======== PROVIDED DATA ========

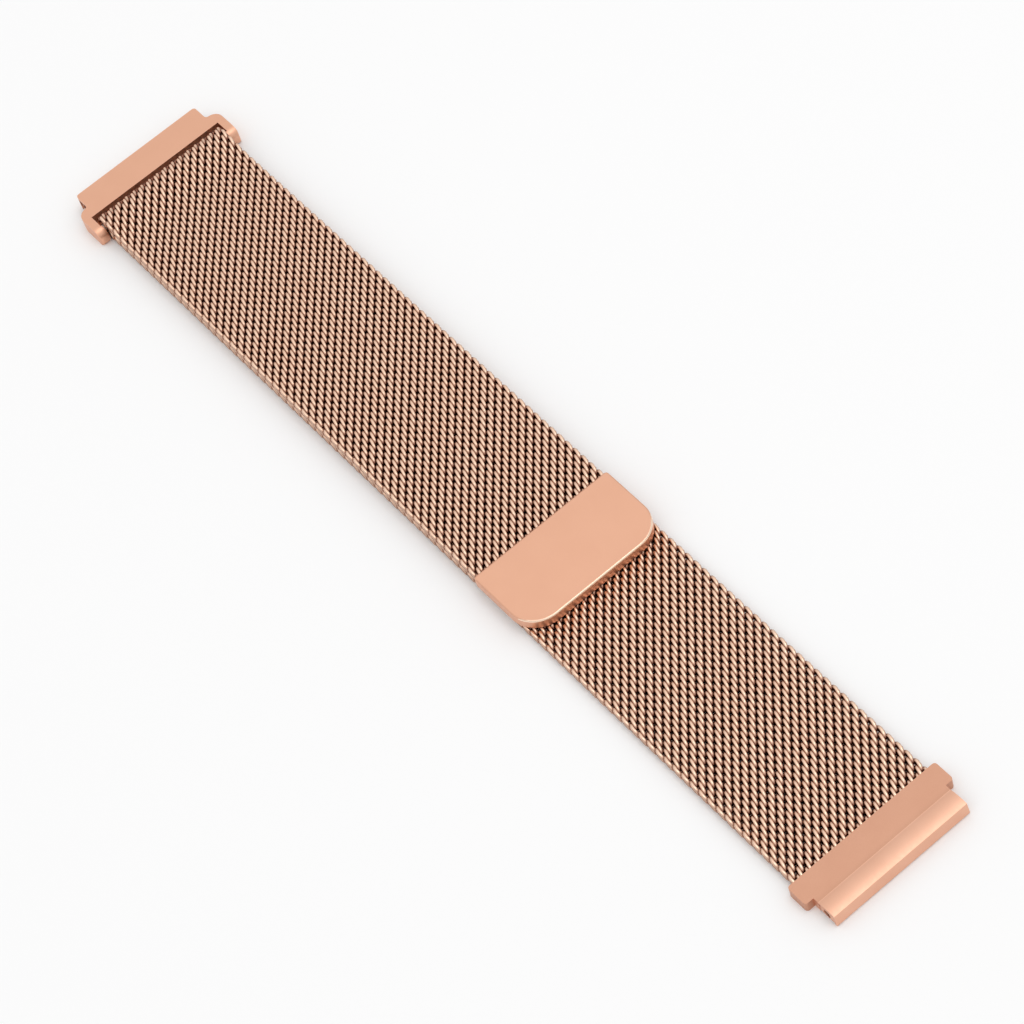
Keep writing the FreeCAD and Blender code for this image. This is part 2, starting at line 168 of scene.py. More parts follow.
@dataclass(frozen=True)
class SteelFinish:
    """A stainless steel surface, bare or plated, with fine scratches or blasting.

    Attributes:
        name: The material's name.
        colour: Plating colour as sRGB hex, which is the tint of a metal's reflection.
        deep_colour: Colour of the slightly thinner or dirtier plating between the grain.
        roughness: How wide the reflection spreads.
        roughness_spread: How much the grain changes that.
        grain_mm: Width of one scratch or pit.
        stretch: How much longer than wide a mark is, along X, Y and Z.
        relief_mm: Depth of the marks, drawn deeper than real so that they show.
        painted_shade_colour: Painted shade's colour where the wire's rise attribute is low, or none
            if it is even.
        painted_shade_from: Height, as a share of the band's half thickness, where the full painted
            shade ends.
        painted_shade_to: Height where the surface has its own colour in full, free of painted
            shade.
    """

    name: str
    colour: str
    deep_colour: str
    roughness: float
    roughness_spread: float
    grain_mm: float
    stretch: tuple[float, float, float] = (1.0, 1.0, 1.0)
    relief_mm: float = 0.002
    painted_shade_colour: str | None = None
    painted_shade_from: float = 0.5
    painted_shade_to: float = 0.9

    def material(self) -> bpy.types.Material:
        """Builds the node material.

        Returns:
            The material, which reads Object coordinates.
        """
        material = bpy.data.materials.new(self.name)
        material.use_nodes = True
        tree = material.node_tree
        tree.nodes.clear()
        add = partial(add_node, tree)
        place = add("ShaderNodeTexCoord")
        marks = tuple(1 / (self.grain_mm * MM * s) for s in self.stretch)
        mapped = add(
            "ShaderNodeMapping", inputs={"Vector": place.outputs["Object"], "Scale": marks}
        ).outputs["Vector"]
        grain = add(
            "ShaderNodeTexNoise",
            inputs={"Vector": mapped, "Scale": 1.0, "Detail": 3.0, "Roughness": 0.6},
        ).outputs["Fac"]
        drift = add(
            "ShaderNodeTexNoise",
            inputs={"Vector": place.outputs["Object"], "Scale": 1 / DRIFT, "Detail": 2.0},
        )
        shade = add(
            "ShaderNodeMix",
            {"data_type": "RGBA"},
            {
                "Factor": drift.outputs["Fac"],
                "A": linear(self.colour),
                "B": linear(self.deep_colour),
            },
        )
        colour = shade.outputs["Result"]
        # painted shade: the wire's colour darkens where it lies deep in the weave and at the band's
        # edges
        if self.painted_shade_colour:
            colour = self.paint_shade_in_recesses(tree, colour)
        rough = add(
            "ShaderNodeMapRange",
            inputs={
                "Value": grain,
                "From Min": GRAIN_LOW,
                "From Max": GRAIN_HIGH,
                "To Min": self.roughness - self.roughness_spread,
                "To Max": self.roughness + self.roughness_spread,
            },
        )
        relief = add(
            "ShaderNodeBump",
            inputs={"Height": grain, "Strength": 1.0, "Distance": self.relief_mm * MM},
        )
        steel = add(
            "ShaderNodeBsdfPrincipled",
            inputs={
                "Base Color": colour,
                "Metallic": 1.0,
                "Roughness": rough.outputs["Result"],
                "Normal": relief.outputs["Normal"],
            },
        )
        add("ShaderNodeOutputMaterial", inputs={"Surface": steel.outputs["BSDF"]})
        return material

    def paint_shade_in_recesses(
        self, tree: bpy.types.NodeTree, colour: bpy.types.NodeSocket
    ) -> bpy.types.NodeSocket:
        """Mixes in painted shade, a dark brown, where the wire lies deep in the weave and at the
        band's edges.

        Args:
            tree: The material's node tree.
            colour: The colour of the wire where it is exposed.

        Returns:
            The mixed colour.
        """
        add = partial(add_node, tree)
        rise = add("ShaderNodeAttribute", {"attribute_name": "wire_rise"})
        exposed = add(
            "ShaderNodeMapRange",
            {"interpolation_type": "SMOOTHSTEP"},
            {
                "Value": rise.outputs["Fac"],
                "From Min": self.painted_shade_from,
                "From Max": self.painted_shade_to,
            },
        )
        mixed = add(
            "ShaderNodeMix",
            {"data_type": "RGBA"},
            {"Factor": exposed.outputs["Result"], "A": linear(self.painted_shade_colour), "B": colour},
        )
        return mixed.outputs["Result"]


# Rose-gold ion plating on bead-blasted stainless steel: a soft, even, slightly pink metal sheen.
BLASTED_ROSE = SteelFinish(
    name="bead_blasted_rose_gold_plated_steel",
    colour="#EAB598",
    deep_colour="#E5AF92",
    roughness=0.4,
    roughness_spread=0.05,
    grain_mm=0.13,
    relief_mm=0.012,
)
# The same plating on the fixed end's plateau, blasted rougher, in a darker colour: painted shade.
MATTE_PAINTED_SHADE_ROSE = SteelFinish(
    name="matte_blasted_rose_gold_painted_shade",
    colour="#D3A187",
    deep_colour="#CD9A80",
    roughness=0.46,
    roughness_spread=0.05,
    grain_mm=0.14,
    relief_mm=0.014,
)
# The same plating over steel with lengthwise brush marks, as on the crowned tongue: a silky band
# of light, in a colour paler than the plating's own: painted highlight.
BRUSHED_PAINTED_HIGHLIGHT_ROSE = SteelFinish(
    name="brushed_rose_gold_painted_highlight",
    colour="#F0BFA4",
    deep_colour="#E8B397",
    roughness=0.43,
    roughness_spread=0.06,
    grain_mm=0.1,
    stretch=(6.0, 1.0, 1.0),
    relief_mm=0.008,
)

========

> DIRECTIONS
Only the lines from the first line of the material above through the line that contains "scratches or blasting." should be quoted, each one exactly.

> THE RESULT
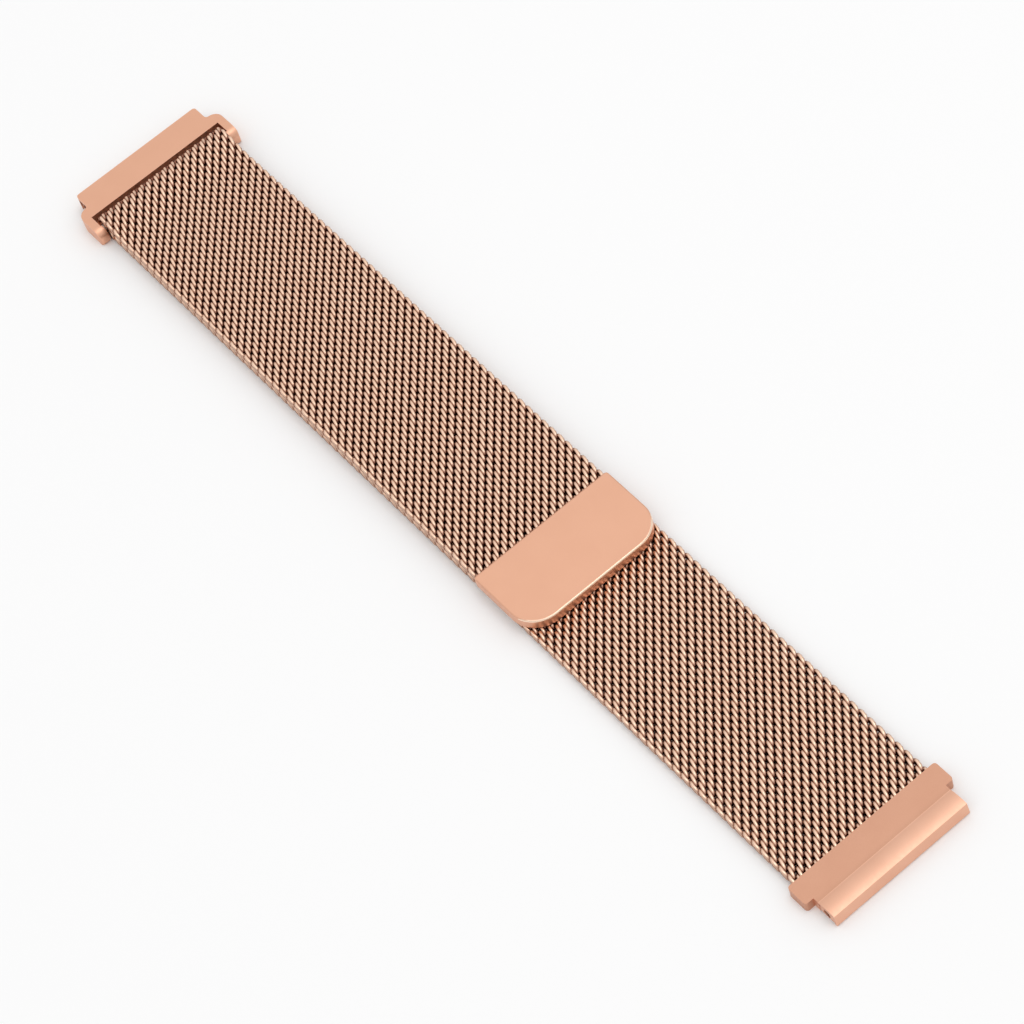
Keep writing the FreeCAD and Blender code for this image. This is part 2, starting at line 168 of scene.py. More parts follow.
@dataclass(frozen=True)
class SteelFinish:
    """A stainless steel surface, bare or plated, with fine scratches or blasting.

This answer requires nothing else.